For one, I’m not entirely sure of why this version of Oliver Queen lives in Seattle as opposed to Star City and it’s never really been explained within Lemire’s stories. It’s a weird setting for a DC title and maybe trying to ground this in some sort of gritty reality is why they use a real world city but Seattle is hardly some dark and gritty metropolis like Star City has been in the past.

Also, this started bringing in characters and concepts from the TV show Arrow. I’m not sure if that’s because this came out just after the show started and was at its height in popularity but the comic doesn’t need to follow the show or be a comic book version of the show. That show is its own thing and what works on TV isn’t always what works in comics, and vice versa. This is why the show has changed some things but Lemire’s run is adopting some of those changes and characters. But it is also an attempt to make this more accessible to the fans that have only watched the TV series.

The stuff between Oliver and Komodo is really good though. I like the Komodo character, what he represents and how he’s completely altered the course of Oliver’s life.

I like the mystical elements of the story, as well, and it reminds me of old school Iron Fist comics in a lot of ways.

The best thing about Lemire’s run on Green Arrow isn’t Lemire though, at least not for me. The best thing is the art. Andrea Sorrentino has such a unique and incredible style that it breathes more life into these tales. His ability to showcase action in new and exciting ways is really refreshing.

All in all, this is fun if you are a fan of the character, whether through the comics or just from the television series.

Rating: 7.75/10
Pairs well with: The other story arcs in the Jeff Lemire run on Green Arrow.

Comic Review: Green Arrow: The Kill Machine

Published: February 6th, 2013 – June 5th, 2013
Written by: Jeff Lemire
Art by: Andrea Sorrentino, Marcelo Maiolo

DC Comics, 115 Pages

Review:

I like the stuff I’ve read from Jeff Lemire and considering that I have heard good things about his run on Green Arrow, I figured that I should check it out.

What stands out most about this is that it has a vibe closer to the show Arrow. This is dark, gritty and much harder than a typical Green Arrow story. I guess gritty reboots are all the rage the last decade or so but for a character that is dealing with street level crime, it fits the character of Oliver Queen a.k.a. the Green Arrow.

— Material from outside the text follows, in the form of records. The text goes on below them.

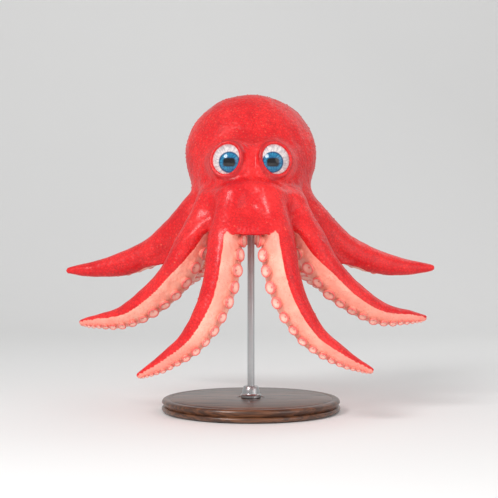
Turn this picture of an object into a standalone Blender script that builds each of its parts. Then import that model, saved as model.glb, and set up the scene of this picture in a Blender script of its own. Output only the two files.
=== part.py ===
"""Life-size octopus on a plain display stand.

Metres, +Z up. The stand's rod runs up the Z axis, its underside lies at Z = 0, and the
animal faces -Y. Names with left and right are the animal's own sides: its left is +X.
"""

import math

import bmesh
import bpy
import numpy as np
from mathutils import Vector

# Driving sizes
GAP = 0.0003                      # clearance between neighbouring solids
CROWN = np.array([0.0, -0.019, 0.1780])  # centre of the ring that the arms grow from
CROWN_RADIUS = 0.0390
CROWN_TILT = math.radians(15)     # the ring's back is this much lower than its front
ARM_HALF_WIDTH = 0.0163           # across the arm where it is stoutest
ARM_BACK = 0.0154                 # from the centreline out to the back of the arm
ARM_SOLE = 0.0117                 # from the centreline in to the sucker side
SUCKER_HEIGHT = 0.0052            # how far the row of suckers stands out
ROOT_SHARE = 0.84                 # size of an arm's root against where it is stoutest
STOUTEST = 0.25                   # where along the arm that is
TIP_SHARE = 0.20                  # size of an arm's tip
TAPER = 2.9                       # how late the arm tapers
WEB_THICKNESS = 0.0030            # at the root
WEB_MARGIN = 0.0014               # at the free edge
ARM_CUTS = (0.0, 0.47, 0.75, 1.0)         # where an arm is divided, as shares of its length
ARM_STATIONS = (8, 5, 6)                  # rings in each length

HEAD = np.array([0.0, -0.019, 0.2025])
HEAD_RADII = (0.0330, 0.0335, 0.0320)
EYE = np.array([0.0176, -0.0365, 0.2206])      # the animal's left eyeball; the other mirrors it
EYE_FACING = (0.38, -0.90, 0.20)
EYE_RADIUS = 0.0162
ORBIT_RADIUS = 0.0204
ORBIT_DEPTH = 0.0066                           # how far the orbit's centre lies behind the eyeball's
MOUTH_RADIUS = 0.0085
MOUTH_TOP = 0.1780

MANTLE = np.array([0.0, 0.0240, 0.2290])
MANTLE_RADII = (0.0600, 0.0470, 0.0610)        # across, through, and along its own axis
MANTLE_LEAN = math.radians(38)                 # from upright, backwards
MANTLE_SWELL = (0.07, 0.20)                    # how much fuller the far end is, across and through

FUNNEL_ROOT = np.array([-0.003, 0.0200, 0.1920])
FUNNEL_TIP = np.array([-0.0100, 0.0520, 0.1690])
FUNNEL_RADII = (0.0100, 0.0062)
FUNNEL_WALL = 0.0016

BASE_RADIUS = 0.080
BASE_HEIGHT = 0.012
COLLAR_RADIUS = 0.009
COLLAR_HEIGHT = 0.010
ROD_RADIUS = 0.0032
ROD_TOP = 0.1900

# Each arm of the animal's left side leaves the crown at an angle from the front, then runs
# through these points. "sole" is the way its suckers come to face once it has twisted
# between the two shares of its length given by "twist". The right side mirrors it, without
# the drift that carries the left arm's tip a little out of line. "stout" scales its section.
ARMS = {
    "front": {
        "leaves": 22.5,
        "through": [(0.0200, -0.064, 0.162), (0.0220, -0.072, 0.139), (0.0255, -0.078, 0.116),
                    (0.0340, -0.082, 0.092), (0.0490, -0.082, 0.069), (0.0705, -0.080, 0.052),
                    (0.0925, -0.076, 0.040)],
        "sole": (-0.72, -0.62, -0.30),
        "twist": (0.0, 0.30),
        "drift": (0.0065, 0.0, 0.0040),
        "stout": 1.0,
    },
    "side": {
        "leaves": 67.5,
        "through": [(0.0440, -0.036, 0.164), (0.0560, -0.038, 0.137), (0.0690, -0.036, 0.117),
                    (0.0885, -0.031, 0.099), (0.1130, -0.024, 0.085), (0.1490, -0.016, 0.080)],
        "sole": (-0.52, -0.67, -0.53),
        "twist": (0.0, 0.34),
        "drift": (0.0040, 0.0, 0.0040),
        "stout": 1.0,
    },
    "upper": {
        "leaves": 112.5,
        "through": [(0.0490, 0.000, 0.180), (0.0645, 0.007, 0.1635), (0.0830, 0.013, 0.1465),
                    (0.1015, 0.018, 0.1370), (0.1210, 0.022, 0.1305), (0.1450, 0.026, 0.1265),
                    (0.1680, 0.028, 0.1255)],
        "sole": (-0.10, 0.70, -0.70),
        "twist": (0.10, 0.50),
        "drift": (-0.0010, 0.0, 0.0025),
        "stout": 0.92,
    },
    "back": {
        "leaves": 157.5,
        "through": [(0.0240, 0.033, 0.159), (0.0420, 0.060, 0.143), (0.0613, 0.090, 0.126),
                    (0.0828, 0.118, 0.108), (0.1010, 0.143, 0.096), (0.1140, 0.167, 0.091)],
        "sole": (-0.20, -0.30, -0.93),
        "twist": (0.10, 0.50),
        "drift": (-0.0030, 0.0, 0.0050),
        "stout": 1.0,
    },
}

# Each web: the arms on its two sides, how far along each of them it reaches, how much shallower
# it is halfway between them, and how far it keeps the way it leaves an arm's side, as a share
# of its span.
WEBS = {
    "web_front": (("front", "right"), ("front", "left"), (0.032, 0.032), -0.19, 0.08),
    "web_front_side_left": (("front", "left"), ("side", "left"), (0.029, 0.041), 0.22, 0.20),
    "web_side_upper_left": (("side", "left"), ("upper", "left"), (0.082, 0.082), 0.30, 0.30),
    "web_upper_back_left": (("upper", "left"), ("back", "left"), (0.080, 0.080), 0.34, 0.30),
    "web_back": (("back", "left"), ("back", "right"), (0.066, 0.066), 0.38, 0.30),
    "web_upper_back_right": (("back", "right"), ("upper", "right"), (0.080, 0.080), 0.34, 0.30),
    "web_side_upper_right": (("upper", "right"), ("side", "right"), (0.082, 0.082), 0.30, 0.30),
    "web_front_side_right": (("side", "right"), ("front", "right"), (0.041, 0.029), 0.22, 0.20),
}
WEB_GAP = 0.0008                  # clearance between a web and the arms
WEB_ROOT = 0.0052                 # where a web starts, out from the crown
WEB_SLIMMEST = 0.20               # most of its span that half a web's thickness takes between close arms


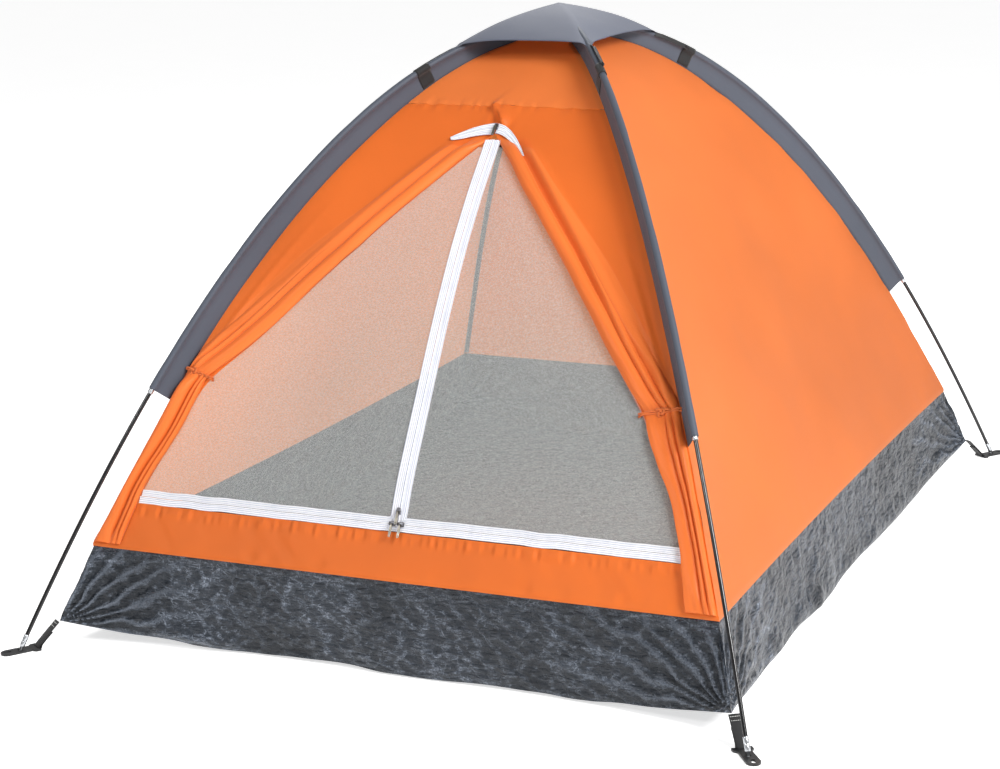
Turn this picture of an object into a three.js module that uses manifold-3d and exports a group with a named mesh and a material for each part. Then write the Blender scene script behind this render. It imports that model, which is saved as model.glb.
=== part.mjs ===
// Two-person dome tent standing on two crossed poles. Millimetres, +Z up.
// Origin on the ground under the middle of the tent, +X right along the front, +Y to the back.
import * as THREE from 'three';
import Module from 'manifold-3d';
import { mergeVertices } from 'three/addons/utils/BufferGeometryUtils.js';

// ---------------------------------------------------------------- driving dimensions
const footX = 720;                 // pole feet, half spacing along the front
const footY = 995;                 // pole feet, half spacing front to back
const apexA = 1117;                // centre height of the lower pole at the crossing
const apexB = 1128.5;              // centre height of the upper pole at the crossing
const footAngle = 60.6;            // slope of a pole where it leaves the ground, degrees
const footPull = 484;              // length of the curve's handle at the foot
const apexPull = 547;              // length of the curve's handle at the crossing
const stepsPerHalf = 18;           // straight pieces in each half of a pole

const poleOuter = 4;
const poleInner = 2.5;
const socketOuter = 5.3;
const socketInner = 4.2;
const socketHalf = 30;
const sectionsPerPole = 6;
const poleEnd = 12.4;              // clear distance from the pin's tip to the tube
const cordRadius = 1.5;

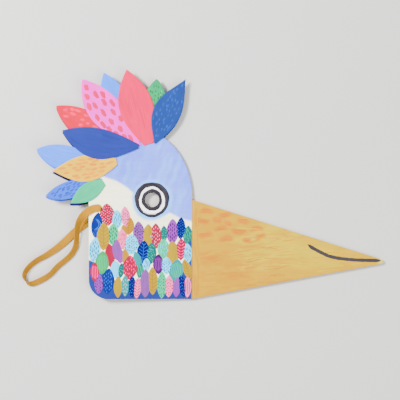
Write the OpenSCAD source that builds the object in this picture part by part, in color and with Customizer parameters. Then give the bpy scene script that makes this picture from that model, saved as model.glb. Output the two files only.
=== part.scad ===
// Two-sided bird-head mask of painted card.
// Each side is a head panel with a crest of card feathers. Both head panels are
// folded along a crease from a long two-layer beak, so that they spread round the
// wearer's head. A flat elastic strap joins them behind the head.
// The mask lies flat: X runs along the beak, Y up the face, Z is its thickness.

/* [Card] */
// Thickness of the head and beak card
card = 1.0; // [0.8:0.1:1.2]
// Thickness of the thinner feather card
feather_card = 0.4; // [0.3:0.05:0.45]
// Width of the scored crease between head and beak
crease_gap = 0.1; // [0.1:0.05:0.3]
// Angle at which the knots hold the two closed head panels apart
rest_angle = 3; // [3:0.5:5]

/* [Head] */
// Length of the head from its back edge to the crease
head_length = 129; // [126:1:132]
// Height of the crease, where the dome of the head begins
crease_height = 123.5; // [120:0.5:126]
// Height of the dome above the top of the crease
dome_height = 86.5; // [82:0.5:90]
// Corner radius at the back of the neck
neck_radius = 24; // [15:1:35]
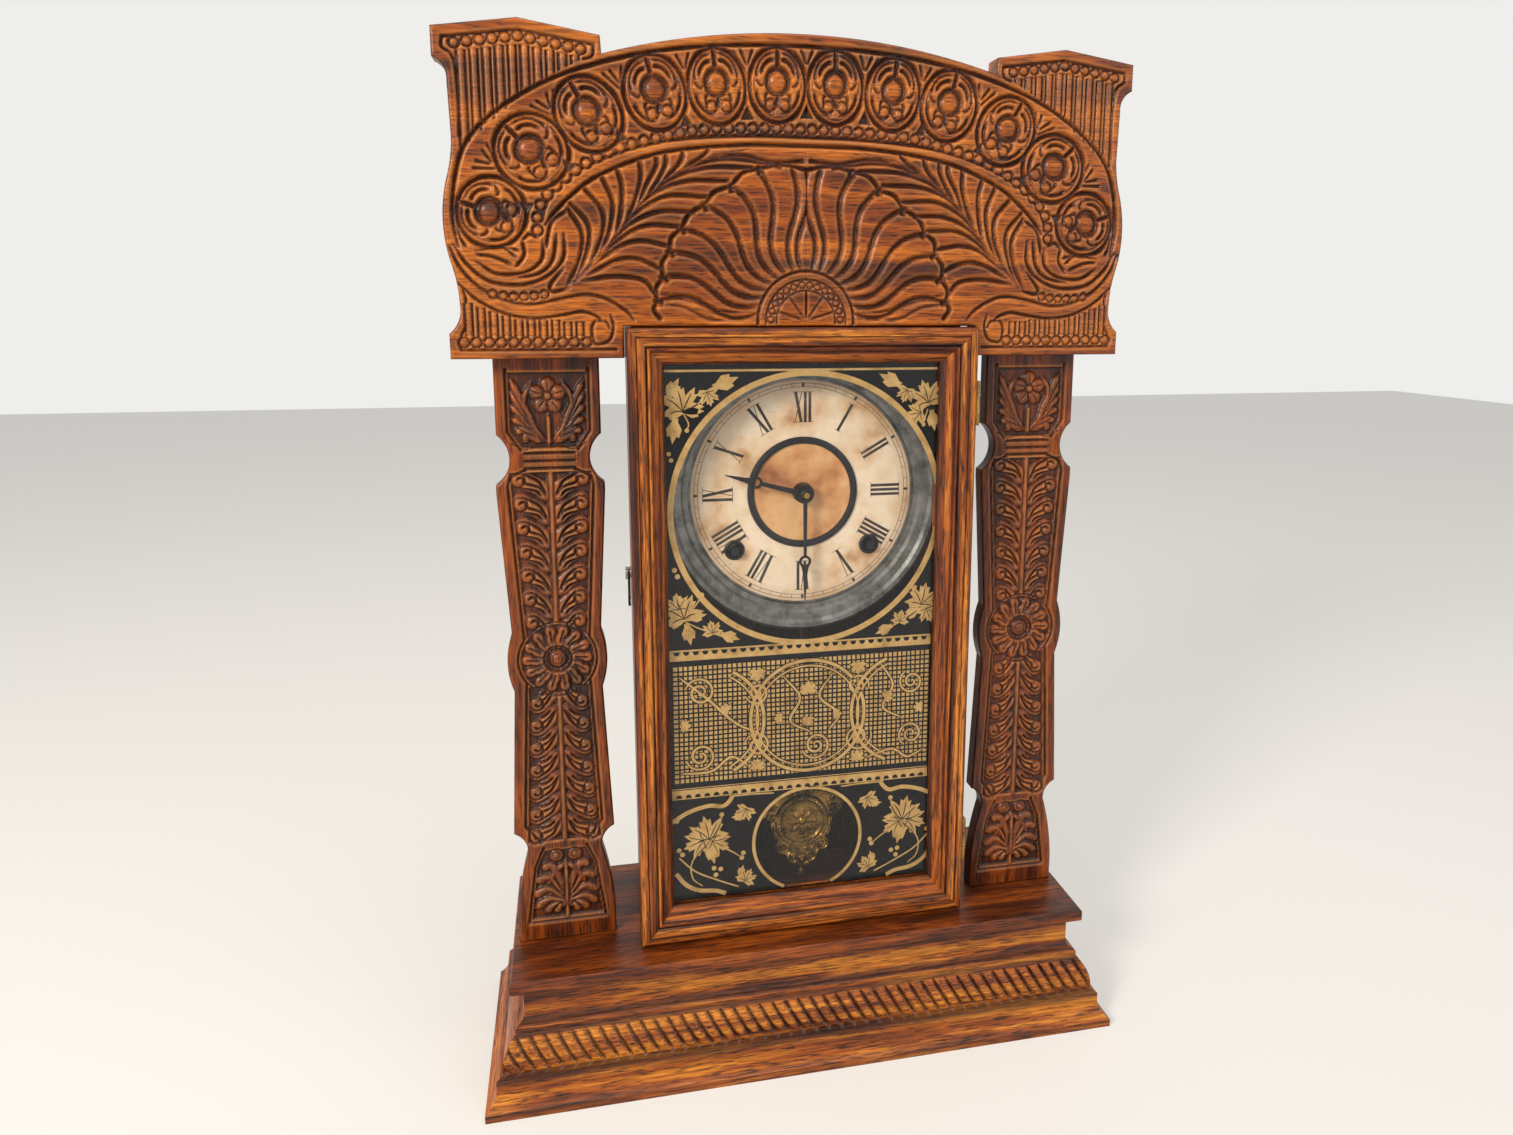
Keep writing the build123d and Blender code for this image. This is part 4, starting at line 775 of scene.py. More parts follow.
def carve_spray(panel, low, high, low_half, high_half, pairs, upward):
    """A spray of curled leaves in pairs on a stem."""
    corners = [(-low_half, low), (low_half, low), (high_half, high), (-high_half, high)]
    sink(panel, corners, -2.6, 1.0)
    rise = (high - low) / pairs
    for k in range(pairs):
        z = low + (k + 0.45) * rise
        share = (z - low) / (high - low)
        reach = low_half + (high_half - low_half) * share - 1.2
        for side in (-1, 1):
            def at(u, v):
                return (side * u, z + v * upward)
            ridge(panel, [at(2.6, -7.5), at(5.0, -2.4), at(reach - 6.8, 2.6), at(reach - 3.6, 4.6)], 5.4,
                  2.7, -2.7,
                  taper=(0.3, 0.9))
            bead(panel, *at(reach - 3.3, 3.0), 4.1, 4.4, height=2.8, ground=-2.7, moat=0.3)
            groove(panel, [at(2.4, -6.6), at(4.6, -1.8), at(7.4, 2.6), at(reach - 5.8, 6.6)], 1.5, 2.9,
                   (0.4, 0.7),
                   face=-0.2)
            groove(panel, [at(3.8, -5.6), at(6.6, -1.4), at(reach - 7.0, 1.2), at(reach - 6.2, 3.6),
                           at(reach - 4.2, 4.4), at(reach - 2.6, 3.2)], 1.4, 2.6, (0.4, 0.5), face=-0.2)
            groove(panel, [at(5.4, -6.4), at(8.4, -3.4), at(reach - 4.4, -1.8), at(reach - 1.0, -0.6)], 1.7,
                   3.0,
                   (0.5, 0.8), face=-0.2)
    ridge(panel, [(0, low), (0, high)], 2.1, 2.6, -2.6, curved=False, taper=(1, 1))
    for side in (-1, 1):
        groove(panel, [(side * 1.7, low + 1), (side * 1.5, high - 1)], 0.8, 2.4, (1, 1), curved=False)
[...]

This is also the first Green Arrow arc that I have read within The New 52 era of DC Comics. I kind of checked out for a bit before this, as I was growing tiresome of DC always doing soft reboots of their universe. But since this is one of my favorite characters, written by one of my favorite modern writers, I needed to give it a shot.

I certainly wasn’t disappointed and this arc set up the rest of Lemire’s run nicely.

We are introduced to the villain Komodo, who has gone on to be featured in the TV show, as well as a new group called The Outsiders. They are very different from the group that used to hang out with Batman in the ’80s. This Outsiders group is an ancient organization that Ollie’s father was a part of.

As this story unfolds, Ollie learns about his father’s big secret and must continue down a dark path, trying to understand this organization and his father’s secret legacy within it.

All the fights between Oliver and Komodo are really well done and Komodo feels like a pretty formidable opponent. I love stories like this where Oliver is pushed to his limits and has to rely on his gut and an almost primal sense of survival to best his foes.

Lemire did a really superb job with the writing and at generating interest to keep the reader invested going into the next arc.

I also enjoyed Andrea Sorrentino’s art. It really gave this story a dark feel that complimented the tone of the plot and was a good departure from the standard look of the Green Arrow comics before The New 52.

Rating: 8.5/10
Pairs well with: The other story arcs in the Jeff Lemire run on Green Arrow.